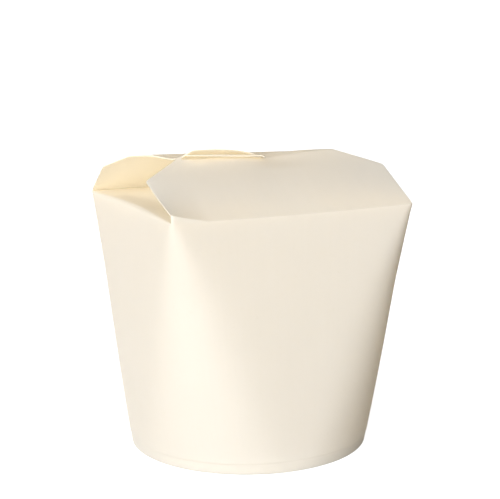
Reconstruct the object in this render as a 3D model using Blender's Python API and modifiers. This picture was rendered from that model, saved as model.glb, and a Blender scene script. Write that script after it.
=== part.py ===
"""Closed noodle takeaway box of cream paper board.

A round base opens out to a nearly square rim. Two side flaps lie flat on the
rim, and over them a front and a back flap rise to a low roof, where the back
flap's tongue comes up through a slot near the front flap's edge.

Metres, +Z up. The front wall faces -Y. The origin is at the centre of the
base, on the surface that the box stands on.
"""

import math

import bmesh
import bpy
from mathutils import Vector

MM = 0.001

# Board
BOARD = 0.5 * MM
GAP = 0.3 * MM

# Walls: round at the base, nearly square at the rim
RIM_HEIGHT = 100.0 * MM
RIM_HALF_WIDTH = 50.5 * MM
RIM_HALF_DEPTH = 46.0 * MM
RIM_CORNER = 1.6 * MM
BASE_RADIUS = 48.2 * MM
CORNER_STEPS = 14

# Foot: the crimped ring that holds the base disc above the table
CRIMP_HEIGHT = 4.6 * MM
CRIMP_TUCK = 0.35 * MM
CRIMP_LIP = 0.5 * MM
FOOT_RING = 1.5 * MM
DISC_STEPS = 96

# Side flaps, flat on the rim
SIDE_FLAP_REACH = 45.0 * MM
SIDE_FLAP_ROOT = 43.6 * MM
SIDE_FLAP_TIP = 33.0 * MM
SIDE_FLAP_BEVEL = 12.0 * MM

# How far a flap's sheet runs into the wall below its crease
FLAP_ANCHOR = 1.2 * MM

# Front flap: a sloping panel that ends in a lip, with the slot between them
FRONT_SLOPE = math.radians(26.6)
FRONT_SIDE_LENGTH = 27.6 * MM
FRONT_SHOULDER_LENGTH = 40.4 * MM
FRONT_SHOULDER_HALF = 34.0 * MM
LIP_WIDTH = 4.6 * MM
LIP_SLOPE = math.radians(8.0)
LIP_LEFT = -29.5 * MM
LIP_RIGHT = 12.0 * MM
SLOT_LEFT = -31.5 * MM
SLOT_RIGHT = 3.6 * MM
SLOT_WIDTH = 0.6 * MM
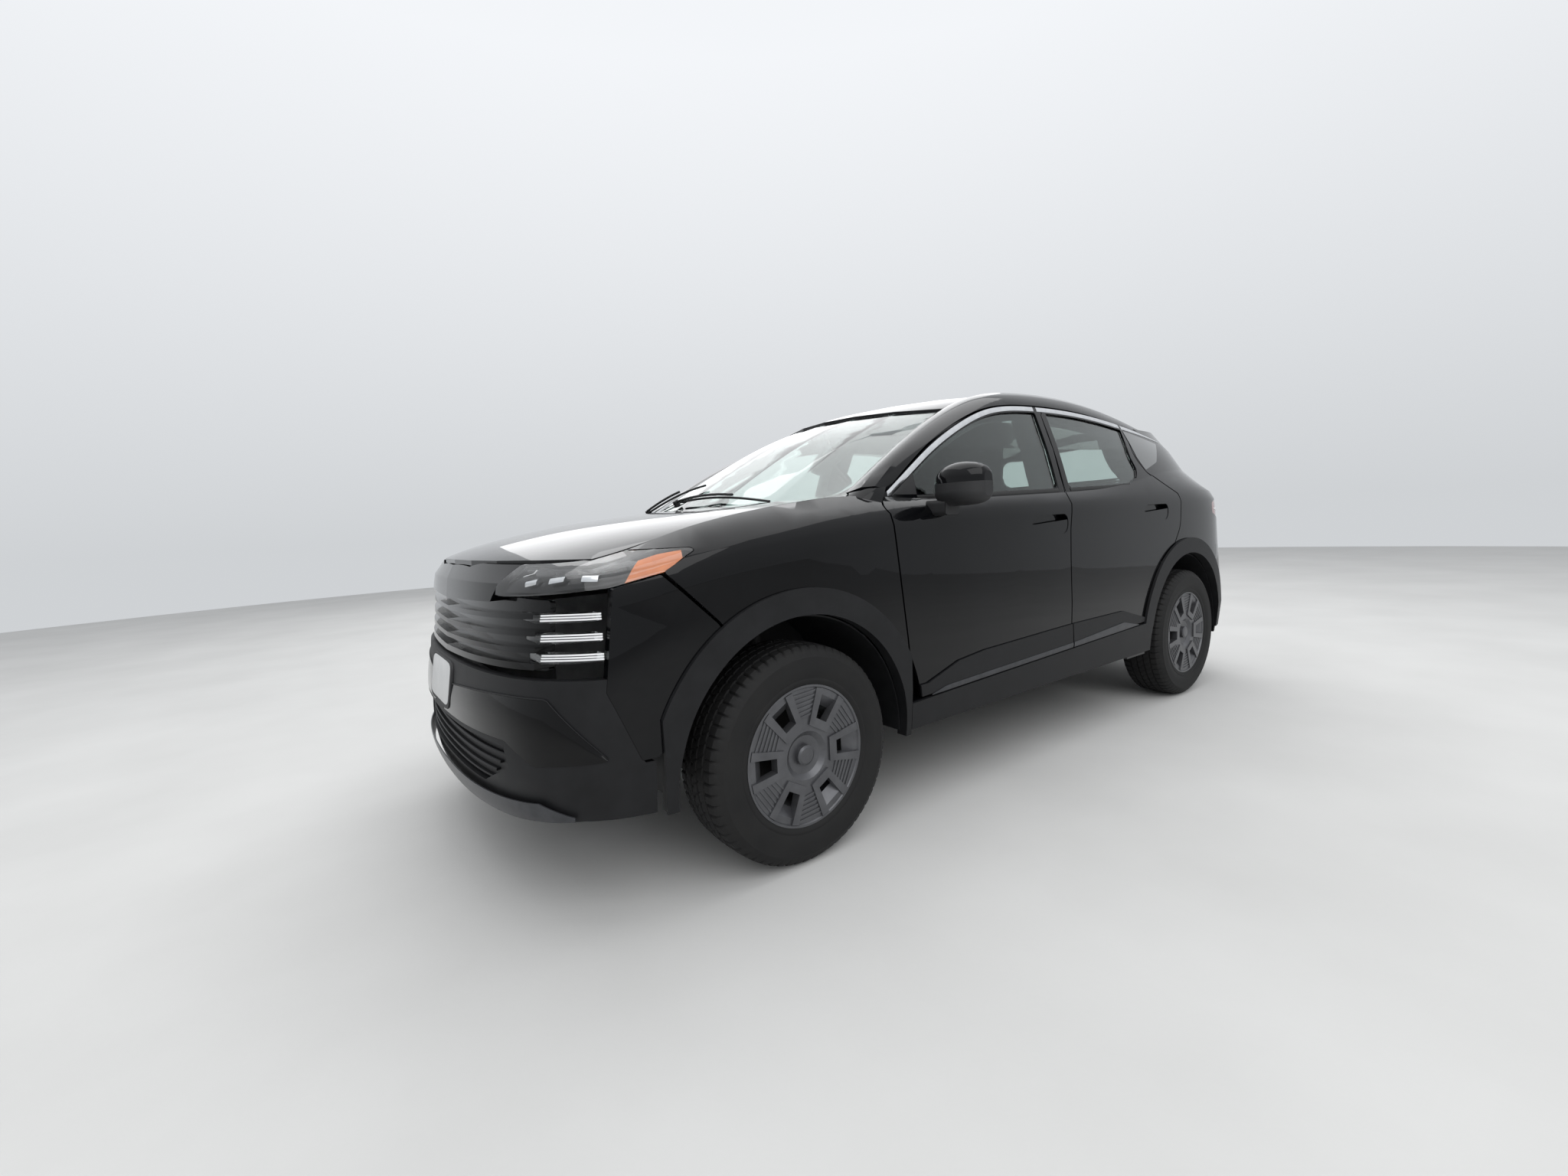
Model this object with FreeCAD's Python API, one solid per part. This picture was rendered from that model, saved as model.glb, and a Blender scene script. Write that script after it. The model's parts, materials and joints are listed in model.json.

+ + +

# [SHORT PROBLEM]
Return all of the data word for word.

# [EXERCISE ANSWER]
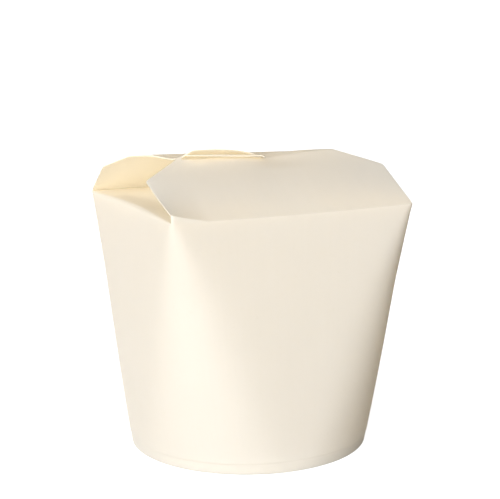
Reconstruct the object in this render as a 3D model using Blender's Python API and modifiers. This picture was rendered from that model, saved as model.glb, and a Blender scene script. Write that script after it.
=== part.py ===
"""Closed noodle takeaway box of cream paper board.

A round base opens out to a nearly square rim. Two side flaps lie flat on the
rim, and over them a front and a back flap rise to a low roof, where the back
flap's tongue comes up through a slot near the front flap's edge.

Metres, +Z up. The front wall faces -Y. The origin is at the centre of the
base, on the surface that the box stands on.
"""

import math

import bmesh
import bpy
from mathutils import Vector

MM = 0.001

# Board
BOARD = 0.5 * MM
GAP = 0.3 * MM

# Walls: round at the base, nearly square at the rim
RIM_HEIGHT = 100.0 * MM
RIM_HALF_WIDTH = 50.5 * MM
RIM_HALF_DEPTH = 46.0 * MM
RIM_CORNER = 1.6 * MM
BASE_RADIUS = 48.2 * MM
CORNER_STEPS = 14

# Foot: the crimped ring that holds the base disc above the table
CRIMP_HEIGHT = 4.6 * MM
CRIMP_TUCK = 0.35 * MM
CRIMP_LIP = 0.5 * MM
FOOT_RING = 1.5 * MM
DISC_STEPS = 96

# Side flaps, flat on the rim
SIDE_FLAP_REACH = 45.0 * MM
SIDE_FLAP_ROOT = 43.6 * MM
SIDE_FLAP_TIP = 33.0 * MM
SIDE_FLAP_BEVEL = 12.0 * MM

# How far a flap's sheet runs into the wall below its crease
FLAP_ANCHOR = 1.2 * MM

# Front flap: a sloping panel that ends in a lip, with the slot between them
FRONT_SLOPE = math.radians(26.6)
FRONT_SIDE_LENGTH = 27.6 * MM
FRONT_SHOULDER_LENGTH = 40.4 * MM
FRONT_SHOULDER_HALF = 34.0 * MM
LIP_WIDTH = 4.6 * MM
LIP_SLOPE = math.radians(8.0)
LIP_LEFT = -29.5 * MM
LIP_RIGHT = 12.0 * MM
SLOT_LEFT = -31.5 * MM
SLOT_RIGHT = 3.6 * MM
SLOT_WIDTH = 0.6 * MM
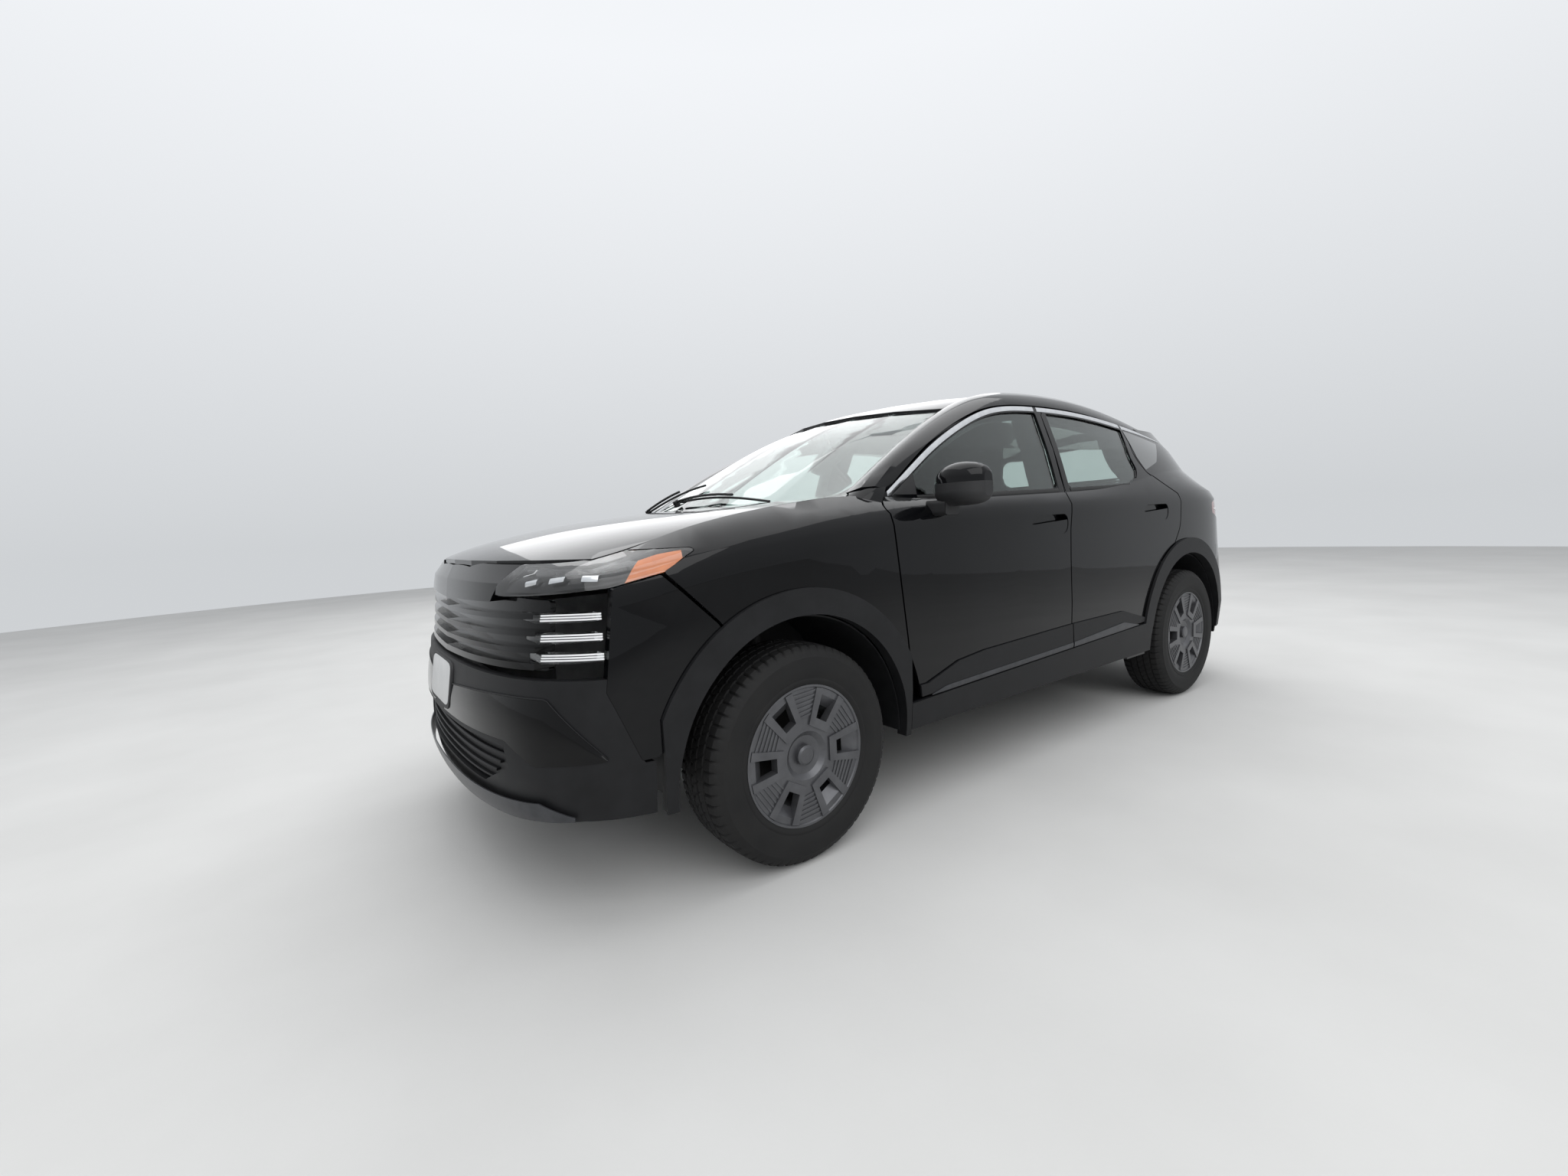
Model this object with FreeCAD's Python API, one solid per part. This picture was rendered from that model, saved as model.glb, and a Blender scene script. Write that script after it. The model's parts, materials and joints are listed in model.json.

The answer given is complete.